Exercise details:
Below is a listing; reproduce each line of it exactly.

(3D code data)
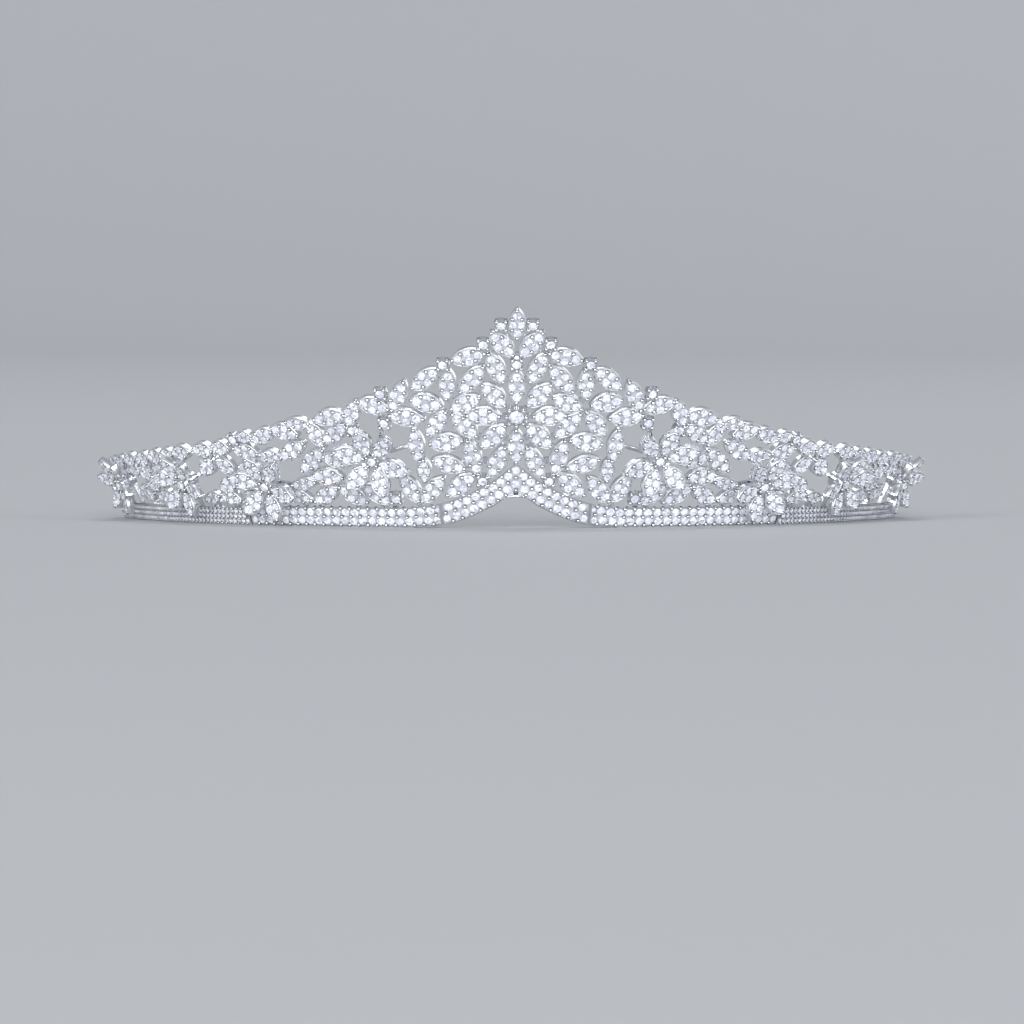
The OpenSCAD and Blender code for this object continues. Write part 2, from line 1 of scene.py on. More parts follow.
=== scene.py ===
# A diadem of white gold and white stones: five cast openwork sections, raised flowers and two plain arms.
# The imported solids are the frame. This file adds the setting work and the finish of each surface.
import bpy
import numpy as np
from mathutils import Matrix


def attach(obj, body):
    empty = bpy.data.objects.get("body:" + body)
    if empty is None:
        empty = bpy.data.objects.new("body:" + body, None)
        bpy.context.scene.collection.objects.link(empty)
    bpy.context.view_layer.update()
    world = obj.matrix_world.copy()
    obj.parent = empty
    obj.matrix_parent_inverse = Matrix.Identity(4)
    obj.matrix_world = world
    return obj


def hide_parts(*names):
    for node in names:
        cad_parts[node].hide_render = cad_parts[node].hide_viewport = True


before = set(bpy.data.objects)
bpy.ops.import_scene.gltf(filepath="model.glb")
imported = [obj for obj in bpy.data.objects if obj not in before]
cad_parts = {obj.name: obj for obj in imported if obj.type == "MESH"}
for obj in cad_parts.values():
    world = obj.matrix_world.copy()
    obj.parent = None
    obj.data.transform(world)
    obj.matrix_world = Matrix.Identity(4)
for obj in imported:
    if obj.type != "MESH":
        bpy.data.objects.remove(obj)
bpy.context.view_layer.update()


# Rim and lace plates
# The five sections are cast in 18 carat white gold, filed, rhodium plated and polished.
# Their faces are bright, with faint polishing lines. The same metal takes painted shade, a darker
# colour wherever a piece's points carry a shade number, such as round the feet of the beads.
WHITE_GOLD = (0.80, 0.81, 0.835, 1)
SECTIONS = ["center_section", "left_side_section", "right_side_section",
            "left_end_section", "right_end_section"]


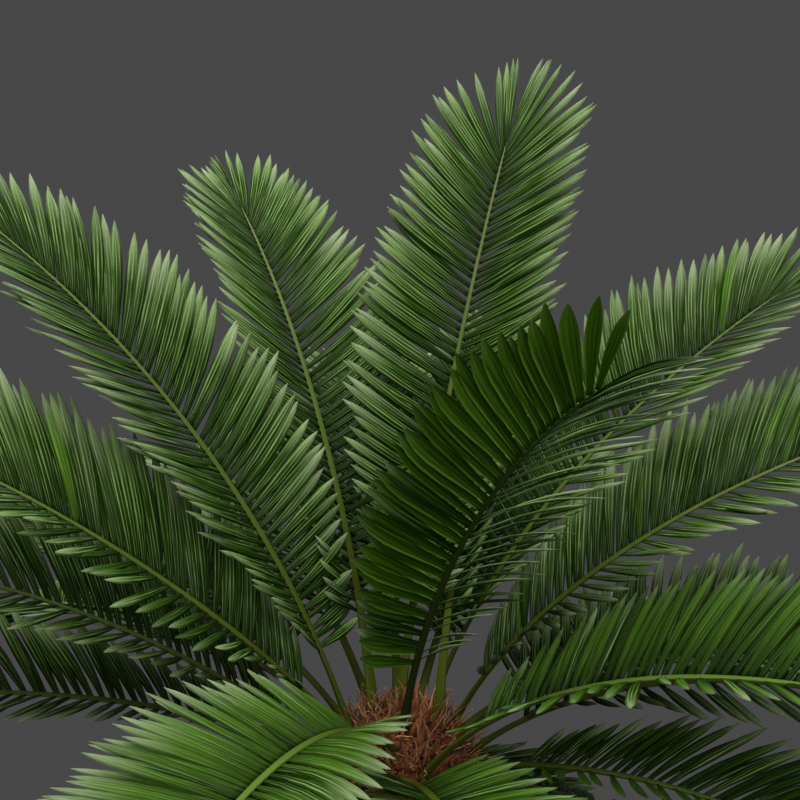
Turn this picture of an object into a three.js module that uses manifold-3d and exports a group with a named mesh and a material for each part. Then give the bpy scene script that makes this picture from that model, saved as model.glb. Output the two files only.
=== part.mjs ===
// Sago palm: a stout trunk clad in old leaf bases, a domed crown set with short pointed scale leaves, and
// arching feather fronds seated in four whorls round it. Millimetres, +Z up. The origin is the middle of the
// trunk's flat cut at the ground.

import * as THREE from "three";
import { mergeVertices } from "three/addons/utils/BufferGeometryUtils.js";
import Module from "manifold-3d";

const wasm = await Module();
wasm.setup();

// ---------------------------------------------------------------------------------------------- driving sizes

const CLEAR = 0.35; // air kept between neighbouring solids

const TRUNK = {
  height: 340, // flat cut at the ground to the seat of the crown
  topRadius: 66,
  waistRadius: 63,
  footRadius: 76, // the flare where the trunk meets the ground
  flareHeight: 70,
  around: 36, // columns of leaf bases' corners, a multiple of 3
  rows: 17,
  baseRelief: 4.2, // how far an old leaf base stands out
};

const CROWN = {
  radius: 69,
  sideHeight: 30, // the upright rim under the dome
  domeHeight: 58,
  around: 20,
  rings: 5,
  scales: 46, // scale leaves tried, in a spiral from the middle outwards
  scaleLength: 30,
  scaleWidth: 11,
  scaleThick: 3.6,
};
const CROWN_LEVEL = 400; // the height that the whorls are measured from

// A whorl: how far from the axis and how high over the crown level its leaf stalks are rooted, and how many
// degrees wider than usual its leaflets stand.
const WHORLS = {
  inner: { radius: 34, height: 22, open: 8 },
  middle: { radius: 48, height: 6, open: 0 },
  outer: { radius: 60, height: -16, open: 0 },
  low: { radius: 60, height: -42, open: 0 },
};

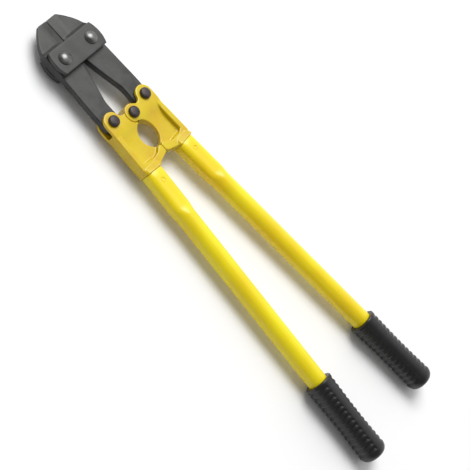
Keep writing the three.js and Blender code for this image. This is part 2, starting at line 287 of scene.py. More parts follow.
def another(piece, x, y):
    pick(piece)
    bpy.ops.object.duplicate(linked=False)
    return moved(bpy.context.object, x, y)


def finished(piece, node, body, finish, smooth=35):
    """Sets a piece down in metres in place of its node, with its finish."""
    piece.name = node + "_finished"
    piece.data.name = piece.name
    pick(piece)
    piece.scale = (0.001, 0.001, 0.001)
    piece.location = centre
    bpy.ops.object.transform_apply(location=True, rotation=True, scale=True)
    bpy.ops.object.shade_smooth_by_angle(angle=math.radians(smooth))
    piece.data.materials.append(finish)
    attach(piece, body)
    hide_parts(node)
    return piece


# ---- Finishes ----


def colour(code):
    """An sRGB hex value as a linear colour."""
    channels = [int(code[i : i + 2], 16) / 255 for i in (1, 3, 5)]
    linear = [c / 12.92 if c <= 0.04045 else ((c + 0.055) / 1.055) ** 2.4 for c in channels]
    return (*linear, 1)


def across(millimetres):
    """Pattern scale that repeats about once in so many millimetres."""
    return 1000 / millimetres


def node(tree, kind, inputs=(), **settings):
    """Adds a node with its settings, and fills or links its inputs."""
    made = tree.nodes.new(kind)
    for name, value in settings.items():
        setattr(made, name, value)
    for name, value in dict(inputs).items():
        if isinstance(value, bpy.types.NodeSocket):
            tree.links.new(value, made.inputs[name])
        else:
            made.inputs[name].default_value = value
    return made


# Places of a colour mix's inputs and output.
LOW_COLOUR, HIGH_COLOUR, MIXED = 6, 7, 2


def new_finish(name):
    material = bpy.data.materials.new(name)
    material.use_nodes = True
    tree = material.node_tree
    tree.nodes.clear()
    return material, tree


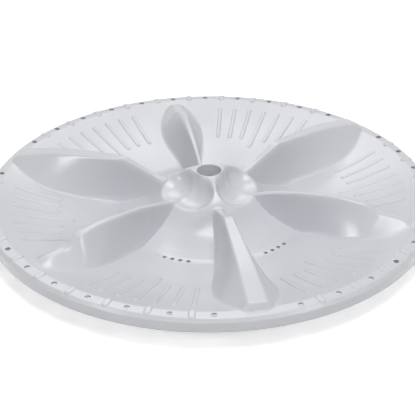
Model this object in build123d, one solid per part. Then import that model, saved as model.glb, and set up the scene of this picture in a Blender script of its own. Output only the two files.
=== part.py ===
"""Washing machine pulsator: the ribbed disc that turns in the bottom of a top loading tub.

One injection moulded piece. A dished plate carries three tall and three low hollow vanes round
a scooped hub, inside a rim with drain holes and short bars. Underneath are the drive boss with
its splined socket, a ring to stand on and thin stiffening webs.

Millimetres, +Z up. The origin lies on the spin axis, in the plane that the part rests on.
"""
from build123d import *
import os
from dataclasses import dataclass
from math import hypot, pi, sin, sqrt

# Rim, with heights over the resting plane
RIM_R = 170.0              # outer radius of the disc
LIP_Z = 23.0               # top of the outer lip
SKIRT_DROP = 7.4           # lip down to the bottom edge of the skirt
WALL = 2.5                 # wall of plate, hub and skirt
RING_W = 9.5               # from the disc's edge in to where the dish ends
RING_RISE = 2.6            # flat rim ring over the lip
LIP_W = 3.0                # from the disc's edge in to the groove between ring and lip
GROOVE_W = 1.6
GROOVE_DROP = 0.6          # floor of the groove under the lip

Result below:
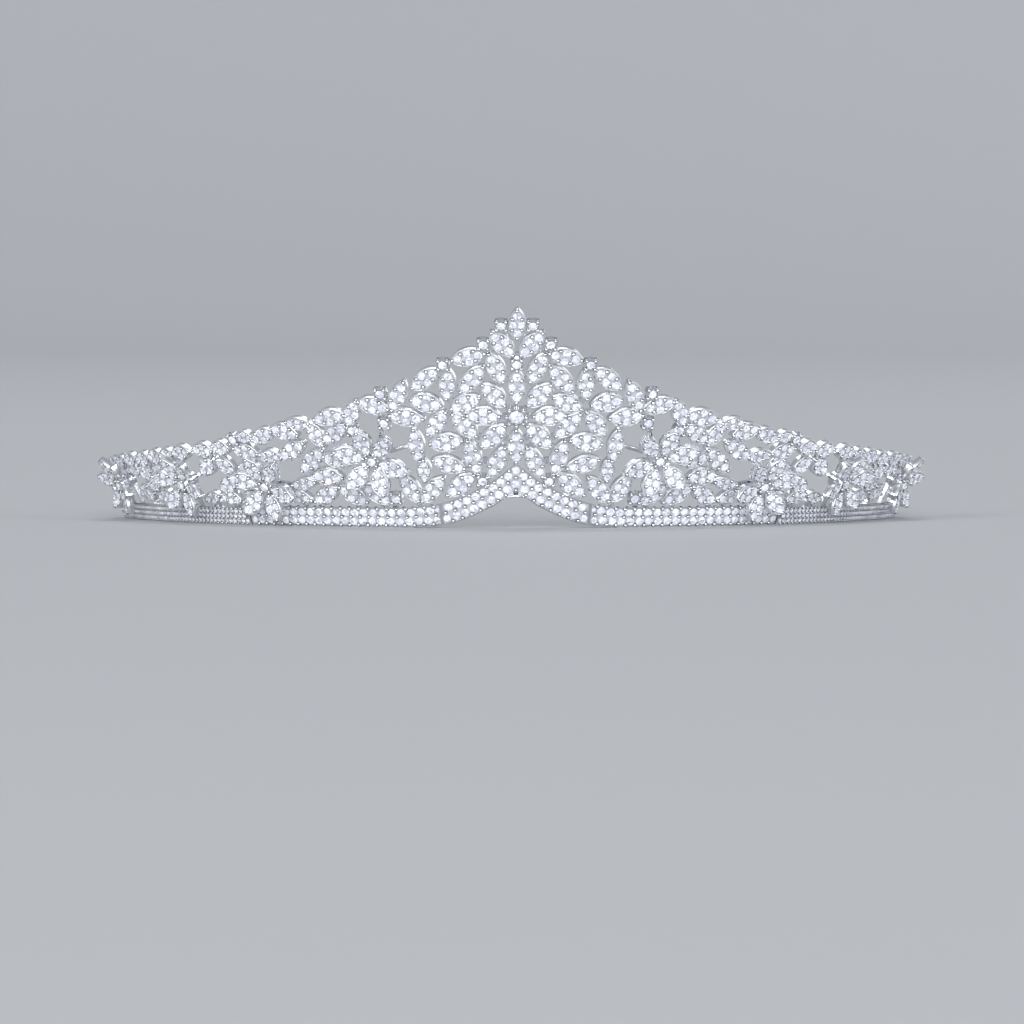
The OpenSCAD and Blender code for this object continues. Write part 2, from line 1 of scene.py on. More parts follow.
=== scene.py ===
# A diadem of white gold and white stones: five cast openwork sections, raised flowers and two plain arms.
# The imported solids are the frame. This file adds the setting work and the finish of each surface.
import bpy
import numpy as np
from mathutils import Matrix


def attach(obj, body):
    empty = bpy.data.objects.get("body:" + body)
    if empty is None:
        empty = bpy.data.objects.new("body:" + body, None)
        bpy.context.scene.collection.objects.link(empty)
    bpy.context.view_layer.update()
    world = obj.matrix_world.copy()
    obj.parent = empty
    obj.matrix_parent_inverse = Matrix.Identity(4)
    obj.matrix_world = world
    return obj


def hide_parts(*names):
    for node in names:
        cad_parts[node].hide_render = cad_parts[node].hide_viewport = True


before = set(bpy.data.objects)
bpy.ops.import_scene.gltf(filepath="model.glb")
imported = [obj for obj in bpy.data.objects if obj not in before]
cad_parts = {obj.name: obj for obj in imported if obj.type == "MESH"}
for obj in cad_parts.values():
    world = obj.matrix_world.copy()
    obj.parent = None
    obj.data.transform(world)
    obj.matrix_world = Matrix.Identity(4)
for obj in imported:
    if obj.type != "MESH":
        bpy.data.objects.remove(obj)
bpy.context.view_layer.update()


# Rim and lace plates
# The five sections are cast in 18 carat white gold, filed, rhodium plated and polished.
# Their faces are bright, with faint polishing lines. The same metal takes painted shade, a darker
# colour wherever a piece's points carry a shade number, such as round the feet of the beads.
WHITE_GOLD = (0.80, 0.81, 0.835, 1)
SECTIONS = ["center_section", "left_side_section", "right_side_section",
            "left_end_section", "right_end_section"]


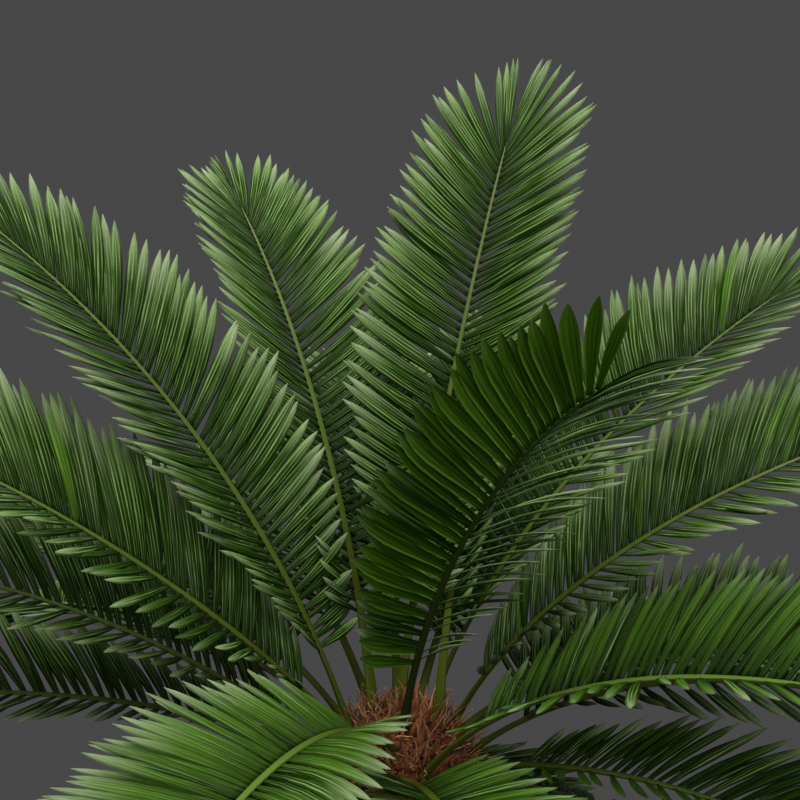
Turn this picture of an object into a three.js module that uses manifold-3d and exports a group with a named mesh and a material for each part. Then give the bpy scene script that makes this picture from that model, saved as model.glb. Output the two files only.
=== part.mjs ===
// Sago palm: a stout trunk clad in old leaf bases, a domed crown set with short pointed scale leaves, and
// arching feather fronds seated in four whorls round it. Millimetres, +Z up. The origin is the middle of the
// trunk's flat cut at the ground.

import * as THREE from "three";
import { mergeVertices } from "three/addons/utils/BufferGeometryUtils.js";
import Module from "manifold-3d";

const wasm = await Module();
wasm.setup();

// ---------------------------------------------------------------------------------------------- driving sizes

const CLEAR = 0.35; // air kept between neighbouring solids

const TRUNK = {
  height: 340, // flat cut at the ground to the seat of the crown
  topRadius: 66,
  waistRadius: 63,
  footRadius: 76, // the flare where the trunk meets the ground
  flareHeight: 70,
  around: 36, // columns of leaf bases' corners, a multiple of 3
  rows: 17,
  baseRelief: 4.2, // how far an old leaf base stands out
};

const CROWN = {
  radius: 69,
  sideHeight: 30, // the upright rim under the dome
  domeHeight: 58,
  around: 20,
  rings: 5,
  scales: 46, // scale leaves tried, in a spiral from the middle outwards
  scaleLength: 30,
  scaleWidth: 11,
  scaleThick: 3.6,
};
const CROWN_LEVEL = 400; // the height that the whorls are measured from

// A whorl: how far from the axis and how high over the crown level its leaf stalks are rooted, and how many
// degrees wider than usual its leaflets stand.
const WHORLS = {
  inner: { radius: 34, height: 22, open: 8 },
  middle: { radius: 48, height: 6, open: 0 },
  outer: { radius: 60, height: -16, open: 0 },
  low: { radius: 60, height: -42, open: 0 },
};

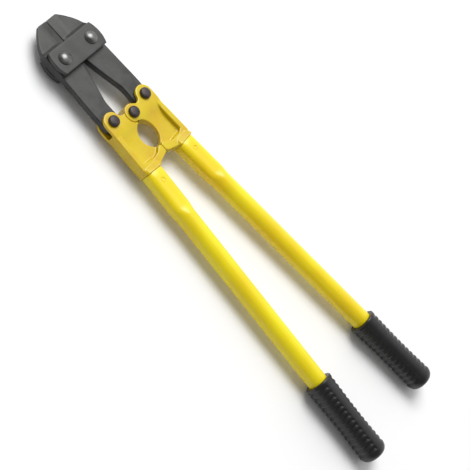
Keep writing the three.js and Blender code for this image. This is part 2, starting at line 287 of scene.py. More parts follow.
def another(piece, x, y):
    pick(piece)
    bpy.ops.object.duplicate(linked=False)
    return moved(bpy.context.object, x, y)


def finished(piece, node, body, finish, smooth=35):
    """Sets a piece down in metres in place of its node, with its finish."""
    piece.name = node + "_finished"
    piece.data.name = piece.name
    pick(piece)
    piece.scale = (0.001, 0.001, 0.001)
    piece.location = centre
    bpy.ops.object.transform_apply(location=True, rotation=True, scale=True)
    bpy.ops.object.shade_smooth_by_angle(angle=math.radians(smooth))
    piece.data.materials.append(finish)
    attach(piece, body)
    hide_parts(node)
    return piece


# ---- Finishes ----


def colour(code):
    """An sRGB hex value as a linear colour."""
    channels = [int(code[i : i + 2], 16) / 255 for i in (1, 3, 5)]
    linear = [c / 12.92 if c <= 0.04045 else ((c + 0.055) / 1.055) ** 2.4 for c in channels]
    return (*linear, 1)


def across(millimetres):
    """Pattern scale that repeats about once in so many millimetres."""
    return 1000 / millimetres


def node(tree, kind, inputs=(), **settings):
    """Adds a node with its settings, and fills or links its inputs."""
    made = tree.nodes.new(kind)
    for name, value in settings.items():
        setattr(made, name, value)
    for name, value in dict(inputs).items():
        if isinstance(value, bpy.types.NodeSocket):
            tree.links.new(value, made.inputs[name])
        else:
            made.inputs[name].default_value = value
    return made


# Places of a colour mix's inputs and output.
LOW_COLOUR, HIGH_COLOUR, MIXED = 6, 7, 2


def new_finish(name):
    material = bpy.data.materials.new(name)
    material.use_nodes = True
    tree = material.node_tree
    tree.nodes.clear()
    return material, tree


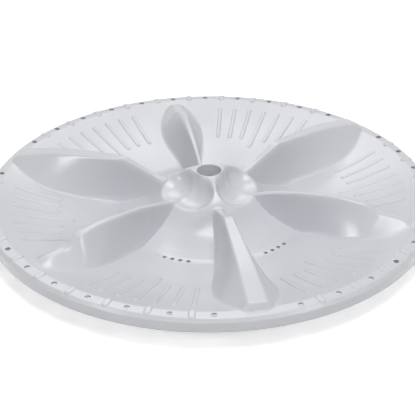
Model this object in build123d, one solid per part. Then import that model, saved as model.glb, and set up the scene of this picture in a Blender script of its own. Output only the two files.
=== part.py ===
"""Washing machine pulsator: the ribbed disc that turns in the bottom of a top loading tub.

One injection moulded piece. A dished plate carries three tall and three low hollow vanes round
a scooped hub, inside a rim with drain holes and short bars. Underneath are the drive boss with
its splined socket, a ring to stand on and thin stiffening webs.

Millimetres, +Z up. The origin lies on the spin axis, in the plane that the part rests on.
"""
from build123d import *
import os
from dataclasses import dataclass
from math import hypot, pi, sin, sqrt

# Rim, with heights over the resting plane
RIM_R = 170.0              # outer radius of the disc
LIP_Z = 23.0               # top of the outer lip
SKIRT_DROP = 7.4           # lip down to the bottom edge of the skirt
WALL = 2.5                 # wall of plate, hub and skirt
RING_W = 9.5               # from the disc's edge in to where the dish ends
RING_RISE = 2.6            # flat rim ring over the lip
LIP_W = 3.0                # from the disc's edge in to the groove between ring and lip
GROOVE_W = 1.6
GROOVE_DROP = 0.6          # floor of the groove under the lip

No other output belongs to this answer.